Records that describe objects
★ ★ ★ ★ ★

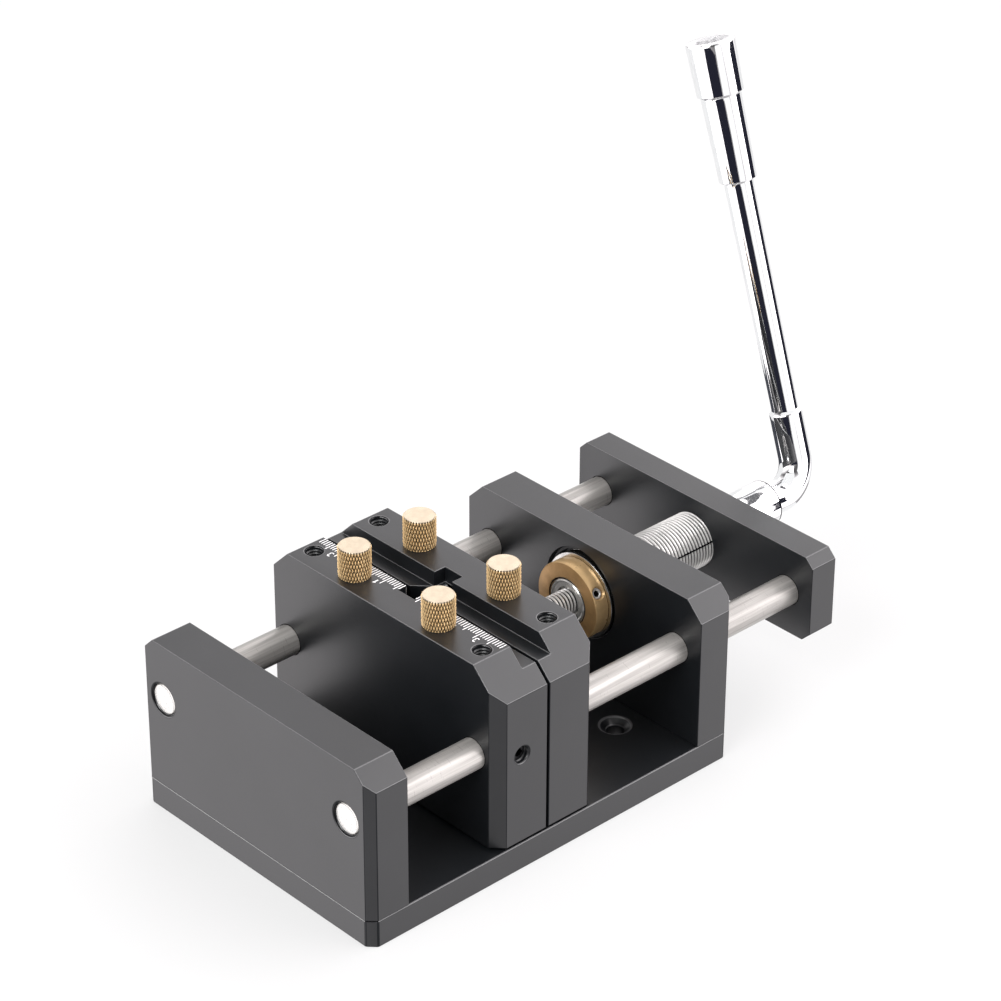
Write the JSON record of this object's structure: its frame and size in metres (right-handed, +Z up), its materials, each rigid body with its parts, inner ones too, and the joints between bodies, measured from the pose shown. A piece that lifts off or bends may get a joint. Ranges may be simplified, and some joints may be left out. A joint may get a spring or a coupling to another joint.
{
  "type": "self-centring vise",
  "caption": "Low bench vise whose jaws close on a common centre line, with a left and right hand screw, guide rods, thumb screws and an L-shaped crank.",
  "frame": {"origin": "centre of the underside of the base plate, on the plane that the bench touches", "axes": "+X along the guide rods and the screw, from the front plate to the crank; +Y across the jaws; +Z up"},
  "size_m": [0.2318, 0.1033, 0.1789],
  "materials": {
    "anodised_dark": "bead blasted and anodised, matte dark grey",
    "turned_steel": "ground and turned",
    "bearing_steel": "ground",
    "black_steel": "black oxide",
    "brass": "satin turned, knurled on the thumb screws",
    "chromed_steel": "polished chrome"
  },
  "bodies": {
    "base": {"base_plate": "anodised_dark", "front_plate": "anodised_dark", "support_plate": "anodised_dark", "base_screws": "black_steel", "front_housing_race": "bearing_steel", "rear_housing_race": "bearing_steel"},
    "screw": {"spindle": "turned_steel", "left_hand_stud": "turned_steel", "stud_pin": "turned_steel", "stop_collar": "brass", "collar_set_screw": "black_steel", "front_shaft_race": "bearing_steel", "rear_shaft_race": "bearing_steel"},
    "front_cage": {"front_needle_cage": "bearing_steel", "front_needles": "bearing_steel"},
    "rear_cage": {"rear_needle_cage": "bearing_steel", "rear_needles": "bearing_steel"},
    "crank": {"crank_wrench": "chromed_steel"},
    "front_carriage": {"yoke_plate": "anodised_dark", "guide_rod_left": "turned_steel", "guide_rod_right": "turned_steel", "yoke_screws": "black_steel", "front_jaw": "anodised_dark", "jaw_set_screws": "black_steel"},
    "rear_carriage": {"rear_jaw": "anodised_dark"},
    "knob_1": {"thumb_screw_1": "brass"},
    "knob_2": {"thumb_screw_2": "brass"},
    "knob_3": {"thumb_screw_3": "brass"},
    "knob_4": {"thumb_screw_4": "brass"}
  },
  "joints": [
    {"name": "screw_turn", "type": "hinge", "parent": "base", "child": "screw", "pos_m": [0.06, 0, 0.0395], "axis": [1, 0, 0], "range_deg": [-129.6, 9072]},
    {"name": "front_jaw_slide", "type": "slide", "parent": "base", "child": "front_carriage", "axis": [-1, 0, 0], "range_m": [-0.00046, 0.03151]},
    {"name": "rear_jaw_slide", "type": "slide", "parent": "base", "child": "rear_carriage", "axis": [1, 0, 0], "range_m": [-0.00046, 0.03151]},
    {"name": "front_cage_turn", "type": "hinge", "parent": "base", "child": "front_cage", "pos_m": [0.0582, 0, 0.0395], "axis": [1, 0, 0], "range_deg": [-64.9, 4536.1]},
    {"name": "rear_cage_turn", "type": "hinge", "parent": "base", "child": "rear_cage", "pos_m": [0.066, 0, 0.0395], "axis": [1, 0, 0], "range_deg": [-64.9, 4536.1]},
    {"name": "crank_pull_off", "type": "slide", "parent": "screw", "child": "crank", "axis": [1, 0, 0], "range_m": [0, 0.01]},
    {"name": "thumb_screw_1_turn", "type": "hinge", "parent": "front_carriage", "child": "knob_1", "pos_m": [-0.0167, 0.018, 0.069], "axis": [0, 0, 1], "range_deg": [0, 1440]},
    {"name": "thumb_screw_2_turn", "type": "hinge", "parent": "front_carriage", "child": "knob_2", "pos_m": [-0.0167, -0.018, 0.069], "axis": [0, 0, 1], "range_deg": [0, 1440]},
    {"name": "thumb_screw_3_turn", "type": "hinge", "parent": "rear_carriage", "child": "knob_3", "pos_m": [0.0083, 0.018, 0.069], "axis": [0, 0, 1], "range_deg": [0, 1440]},
    {"name": "thumb_screw_4_turn", "type": "hinge", "parent": "rear_carriage", "child": "knob_4", "pos_m": [0.0083, -0.018, 0.069], "axis": [0, 0, 1], "range_deg": [0, 1440]}
  ],
  "couplings": [
    {"joint": "front_jaw_slide", "follows": "screw_turn", "m_per_rad": 0.00019894},
    {"joint": "rear_jaw_slide", "follows": "screw_turn", "m_per_rad": 0.00019894},
    {"joint": "front_cage_turn", "follows": "screw_turn", "ratio": 0.5},
    {"joint": "rear_cage_turn", "follows": "screw_turn", "ratio": 0.5}
  ]
}
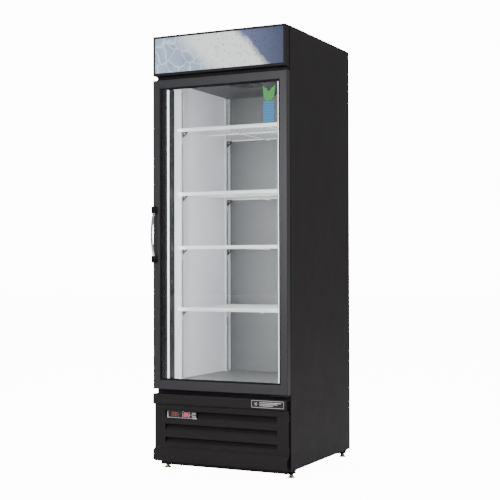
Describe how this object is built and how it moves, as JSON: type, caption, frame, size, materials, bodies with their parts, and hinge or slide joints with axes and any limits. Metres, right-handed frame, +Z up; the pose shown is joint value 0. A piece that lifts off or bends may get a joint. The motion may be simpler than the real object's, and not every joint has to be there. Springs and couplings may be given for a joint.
{
  "type": "glass door merchandiser",
  "caption": "Upright refrigerated display cabinet with a swing glass door, wire shelves, lit header sign, louvred base grille and levelling feet.",
  "frame": {"origin": "on the floor, under the middle of the outer box, handle and rear screws included", "axes": "+Z up, -Y towards the door's front, +X towards the hinge side"},
  "size_m": [0.69, 0.803, 2.027],
  "materials": {
    "badge_silver": "brushed",
    "bezel_silver": "moulded",
    "black_plastic": "fine grain",
    "black_steel": "semi-gloss powder coat",
    "breaker_black": "moulded",
    "bright_steel": "zinc plated",
    "clear_glass": "clear",
    "compressor_black": "gloss",
    "copper": "drawn tube",
    "cover_grey": "satin",
    "display_smoke": "smoked window",
    "door_frame": "satin black anodised look",
    "fin_aluminium": "rolled",
    "foam": "rigid foam",
    "foot_brass": "plated",
    "galvanised": "spangled",
    "handle_chrome": "polished",
    "key_light": "moulded",
    "lamp_tube": "opal tube",
    "led_lens": "opal",
    "liner_white": "smooth white enamel",
    "motor_grey": "satin",
    "pilaster_white": "white enamel",
    "rocker_red": "clear red",
    "seal_rubber": "soft",
    "shelf_white": "plastic-coated wire",
    "sign_print": "backlit sheet",
    "spacer_bar": "matt"
  },
  "bodies": {
    "cabinet": {"side_panel_left": "black_steel", "side_panel_right": "black_steel", "back_panel": "galvanised", "top_panel": "black_steel", "cross_rail": "black_steel", "base_pan": "black_steel", "liner_panels": "liner_white", "foam_insulation": "foam", "breaker_strips": "breaker_black", "header_housing": "black_steel", "header_sign": "sign_print", "header_lamp": "lamp_tube", "hinge_brackets": "black_steel", "hinge_pins": "black_steel", "pilasters": "pilaster_white", "shelf_clips": "black_steel", "cabinet_screws": "bright_steel", "led_holders": "black_plastic", "led_lenses": "led_lens", "evaporator_cover": "cover_grey", "evaporator_coil": "fin_aluminium", "evaporator_fan_motor": "motor_grey", "condenser_coil": "fin_aluminium", "condenser_shroud": "galvanised", "condenser_fan_motor": "motor_grey", "compressor": "compressor_black", "refrigerant_lines": "copper", "condensate_pan": "galvanised", "electrical_box": "galvanised", "rear_grille": "galvanised", "power_inlet": "black_plastic", "front_grille": "black_steel", "badge_plate": "badge_silver", "controller_bezel": "bezel_silver", "controller_display": "display_smoke"},
    "door": {"door_stile_left": "door_frame", "door_stile_right": "door_frame", "door_rail_top": "door_frame", "door_rail_bottom": "door_frame", "glass_panes": "clear_glass", "glass_spacer": "spacer_bar", "door_gasket": "seal_rubber", "hinge_bushes": "black_plastic", "closing_rod": "bright_steel", "door_handle": "handle_chrome", "handle_mounts": "black_plastic"},
    "shelf_body_1": {"shelf_1": "shelf_white"},
    "shelf_body_2": {"shelf_2": "shelf_white"},
    "shelf_body_3": {"shelf_3": "shelf_white"},
    "shelf_body_4": {"shelf_4": "shelf_white"},
    "evaporator_fan": {"evaporator_fan_blade": "black_plastic"},
    "condenser_fan": {"condenser_fan_blade": "black_plastic"},
    "rocker": {"rocker_switch": "rocker_red"},
    "key_up": {"controller_key_up": "key_light"},
    "key_down": {"controller_key_down": "key_light"},
    "foot_body_front_left": {"foot_front_left": "foot_brass"},
    "foot_body_front_right": {"foot_front_right": "foot_brass"},
    "foot_body_rear_left": {"foot_rear_left": "foot_brass"},
    "foot_body_rear_right": {"foot_rear_right": "foot_brass"}
  },
  "joints": [
    {"name": "door_swing", "type": "hinge", "parent": "cabinet", "child": "door", "pos_m": [0.33, -0.3485, 0.378], "axis": [0, 0, 1], "range_deg": [0, 110], "stiffness_Nm_per_rad": 1.6, "springref_deg": -51.57},
    {"name": "shelf_lift_1", "type": "slide", "parent": "cabinet", "child": "shelf_body_1", "axis": [0, 0, 1], "range_m": [0, 0.012]},
    {"name": "shelf_lift_2", "type": "slide", "parent": "cabinet", "child": "shelf_body_2", "axis": [0, 0, 1], "range_m": [0, 0.012]},
    {"name": "shelf_lift_3", "type": "slide", "parent": "cabinet", "child": "shelf_body_3", "axis": [0, 0, 1], "range_m": [0, 0.012]},
    {"name": "shelf_lift_4", "type": "slide", "parent": "cabinet", "child": "shelf_body_4", "axis": [0, 0, 1], "range_m": [0, 0.012]},
    {"name": "evaporator_fan_spin", "type": "hinge", "parent": "cabinet", "child": "evaporator_fan", "pos_m": [0, -0.0755, 1.844], "axis": [0, 0, 1], "continuous": true},
    {"name": "condenser_fan_spin", "type": "hinge", "parent": "cabinet", "child": "condenser_fan", "pos_m": [-0.06, -0.2045, 0.162], "axis": [0, 1, 0], "continuous": true},
    {"name": "rocker_tilt", "type": "hinge", "parent": "cabinet", "child": "rocker", "pos_m": [-0.175, -0.3445, 0.26449], "axis": [0, 0, 1], "range_deg": [0, 16]},
    {"name": "key_up_press", "type": "slide", "parent": "cabinet", "child": "key_up", "axis": [0, 1, 0], "range_m": [0, 0.0015], "stiffness_N_per_m": 400},
    {"name": "key_down_press", "type": "slide", "parent": "cabinet", "child": "key_down", "axis": [0, 1, 0], "range_m": [0, 0.0015], "stiffness_N_per_m": 400},
    {"name": "foot_turn_front_left", "type": "hinge", "parent": "cabinet", "child": "foot_body_front_left", "pos_m": [-0.32, -0.2695, 0], "axis": [0, 0, 1], "range_deg": [0, 1080]},
    {"name": "foot_turn_front_right", "type": "hinge", "parent": "cabinet", "child": "foot_body_front_right", "pos_m": [0.32, -0.2695, 0], "axis": [0, 0, 1], "range_deg": [0, 1080]},
    {"name": "foot_turn_rear_left", "type": "hinge", "parent": "cabinet", "child": "foot_body_rear_left", "pos_m": [-0.32, 0.3535, 0], "axis": [0, 0, 1], "range_deg": [0, 1080]},
    {"name": "foot_turn_rear_right", "type": "hinge", "parent": "cabinet", "child": "foot_body_rear_right", "pos_m": [0.32, 0.3535, 0], "axis": [0, 0, 1], "range_deg": [0, 1080]}
  ]
}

★ ★ ★ ★ ★

YOUR INSTRUCTIONS
Look over the listing above. Pick out and copy every line that includes "rigid".

THE REPLY
Write the JSON record of this object's structure: its frame and size in metres (right-handed, +Z up), its materials, each rigid body with its parts, inner ones too, and the joints between bodies, measured from the pose shown. A piece that lifts off or bends may get a joint. Ranges may be simplified, and some joints may be left out. A joint may get a spring or a coupling to another joint.
    "foam": "rigid foam",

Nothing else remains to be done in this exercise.